**What to do**
Copy, without any alteration, the lines from the one that includes "failed = [item.Label" up to and including the one that includes "points = [vertex.co".

**Source material**
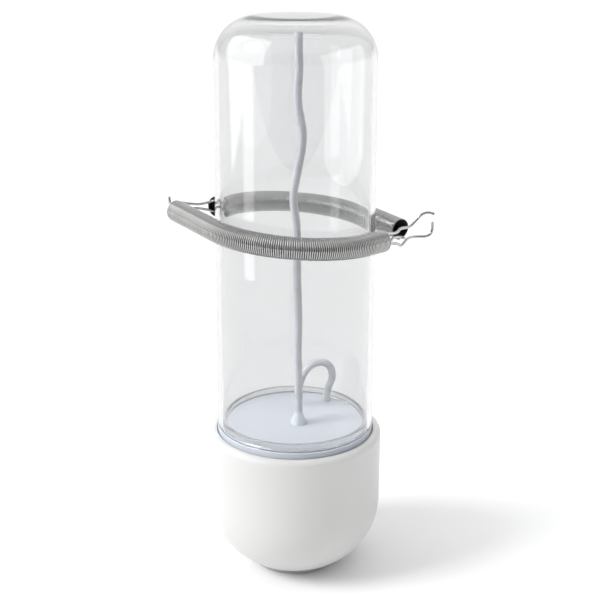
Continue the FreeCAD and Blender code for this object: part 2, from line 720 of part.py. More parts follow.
def make_band():
    """Two extension springs linked on the left, each holding a cage hook on the right."""
    level = Placement(Vector(0, 0, value("band_height")), Rotation(Vector(0, 1, 0), value("band_tilt")))
    front, front_tail, front_end = spring_path("front")
    back, back_tail, back_end = spring_path("back")
    feature("front_spring", coil_tube("front_spring", front), level)
    feature("back_spring", coil_tube("back_spring", back), level)
    bent_wire("front_hook", wire_start(front_end, 45) + wire_points(FRONT_HOOK), level)
    bent_wire("back_hook", wire_start(back_end, 270) + wire_points(BACK_HOOK), level)
    bent_wire("front_link", wire_start(front_tail, 180) + wire_points(FRONT_LINK), level)
    bent_wire("link_eye", wire_start(back_tail, 90)[:1] + wire_points(LINK_EYE) + wire_start(back_tail, 270)[:1],
              level)


NODES = [
    "base_cup", "foot_ring", "valve_plate", "tank_gasket", "plate_screws", "air_spigot", "spigot_washer",
    "spigot_nut", "air_tube", "intake_tube", "intake_socket", "intake_seal", "inner_hose", "hose_clips",
    "nipple_body", "nipple_washer", "nipple_nut", "nipple_seat", "nipple_pin", "nipple_poppet",
    "clear_tank", "front_spring", "back_spring", "front_hook", "back_hook", "front_link", "link_eye",
]

make_base_cup()
make_foot_ring()
make_plate()
make_gasket()
make_plate_screws()
make_air_spigot()
make_tubes()
make_intake_socket()
make_hose()
make_nipple()
make_tank()
make_band()
doc.recompute()

failed = [item.Label for item in doc.Objects if {"Invalid", "Error"} & set(item.State)]
if failed:
    raise SystemExit(f"failed objects: {failed}")
pieces = {label: doc.getObjectsByLabel(label)[0] for label in NODES}
broken = [label for label, item in pieces.items() if item.Shape.isNull() or not item.Shape.isValid()]
if broken:
    raise SystemExit(f"bad shapes: {broken}")

os.makedirs("parts", exist_ok=True)
for label, item in pieces.items():
    item.Shape.exportStep(f"parts/{label}.step")
    box = item.Shape.BoundBox
    print(f"{label}: {len(item.Shape.Solids)} solid(s), {item.Shape.Volume:.0f} mm3,",
          f"z {box.ZMin:.2f} to {box.ZMax:.2f}")
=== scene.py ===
# %% [markdown]
# # A poultry waterer fount
# A clear tank stands mouth down on a white cup base, and two close-wound springs hug it. The CAD model
# gives every size, place and joint, so this file never moves a CAD part: it rebuilds the pieces that show
# with smooth curves and real finishes, and each new piece rides on the CAD body it belongs to.

import math

import bmesh
import bpy
from mathutils import Matrix, Vector


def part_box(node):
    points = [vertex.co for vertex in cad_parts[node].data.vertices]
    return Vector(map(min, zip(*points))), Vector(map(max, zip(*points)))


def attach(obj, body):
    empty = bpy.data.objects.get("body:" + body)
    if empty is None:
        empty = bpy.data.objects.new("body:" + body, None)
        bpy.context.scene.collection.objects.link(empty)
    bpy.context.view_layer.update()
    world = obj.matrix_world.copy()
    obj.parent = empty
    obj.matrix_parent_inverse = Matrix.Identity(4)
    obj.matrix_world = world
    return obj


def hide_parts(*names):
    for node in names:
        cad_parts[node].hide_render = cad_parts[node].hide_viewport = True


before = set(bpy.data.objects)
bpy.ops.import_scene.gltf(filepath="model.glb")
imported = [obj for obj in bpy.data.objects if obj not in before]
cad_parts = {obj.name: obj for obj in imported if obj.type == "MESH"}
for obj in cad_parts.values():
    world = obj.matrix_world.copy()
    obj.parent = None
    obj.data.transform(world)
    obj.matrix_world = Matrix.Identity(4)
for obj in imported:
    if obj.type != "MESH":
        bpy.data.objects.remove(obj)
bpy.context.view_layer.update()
MM = 0.001

# %% [markdown]
# ## Sizes from the frame
# A lathe-turned piece only needs its outline, so the boxes of a few CAD nodes give most of the numbers.
# What a box can't tell, such as a wall or a rounding, is named here once, as a maker would write it down.

# %% Sizes
TANK_LOW, TANK_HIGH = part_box("clear_tank")
CUP_LOW, CUP_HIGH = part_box("base_cup")
FOOT_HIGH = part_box("foot_ring")[1]
GASKET_LOW, GASKET_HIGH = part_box("tank_gasket")
PLATE_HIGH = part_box("valve_plate")[1]

TANK_RADIUS = TANK_HIGH[0]
TANK_WALL = 2.5 * MM
TANK_NECK = TANK_RADIUS - 1.2 * MM
SHOULDER = 20.0 * MM
SEAT = TANK_LOW[2]
TANK_TOP = TANK_HIGH[2]
TANK_BEND = TANK_TOP - SHOULDER

CUP_RADIUS = CUP_HIGH[0]
CUP_WALL = 2.5 * MM
CUP_ROUND = 36.6 * MM
CUP_FLAT = 23.9 * MM
RIM = CUP_HIGH[2]
RIM_ROUND = 3.0 * MM
BORE = TANK_RADIUS + 0.4 * MM
COLLAR_DEPTH = 12.0 * MM
WELL_RADIUS = 12.0 * MM
WELL_DEPTH = 16.5 * MM
CUP_BOTTOM = CUP_LOW[2]

LIP_TOP = PLATE_HIGH[2]
LIP_RADIUS = TANK_RADIUS - TANK_WALL - 0.3 * MM
LIP_WIDTH = 1.9 * MM
FLOOR = SEAT + 0.3 * MM
PLATE_THICK = 2.5 * MM

TUBING = 2.0 * MM
TUBING_BORE = 1.35 * MM
TUBING_FIT = 0.05 * MM
print("tank", round(TANK_RADIUS * 2000, 1), "mm across,", round(TANK_TOP * 1000, 1), "mm to the top")

# %% [markdown]
# ## The camera
# The camera comes first, because every later choice is judged through it. It stands a little over half a
# metre off, above the band, and looks down. A lens of about 70 mm keeps the tall tank's sides nearly
# parallel, and a hair of roll matches the way a hand-held camera leans.

# %% Camera
LENS = 69.5
CAMERA_PLACE = Vector((2.4, -551.0, 329.4)) * MM
LOOK_DOWN = math.radians(18.66)
ROLL = math.radians(0.2)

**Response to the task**
failed = [item.Label for item in doc.Objects if {"Invalid", "Error"} & set(item.State)]
if failed:
    raise SystemExit(f"failed objects: {failed}")
pieces = {label: doc.getObjectsByLabel(label)[0] for label in NODES}
broken = [label for label, item in pieces.items() if item.Shape.isNull() or not item.Shape.isValid()]
if broken:
    raise SystemExit(f"bad shapes: {broken}")

os.makedirs("parts", exist_ok=True)
for label, item in pieces.items():
    item.Shape.exportStep(f"parts/{label}.step")
    box = item.Shape.BoundBox
    print(f"{label}: {len(item.Shape.Solids)} solid(s), {item.Shape.Volume:.0f} mm3,",
          f"z {box.ZMin:.2f} to {box.ZMax:.2f}")
=== scene.py ===
# %% [markdown]
# # A poultry waterer fount
# A clear tank stands mouth down on a white cup base, and two close-wound springs hug it. The CAD model
# gives every size, place and joint, so this file never moves a CAD part: it rebuilds the pieces that show
# with smooth curves and real finishes, and each new piece rides on the CAD body it belongs to.

import math

import bmesh
import bpy
from mathutils import Matrix, Vector


def part_box(node):
    points = [vertex.co for vertex in cad_parts[node].data.vertices]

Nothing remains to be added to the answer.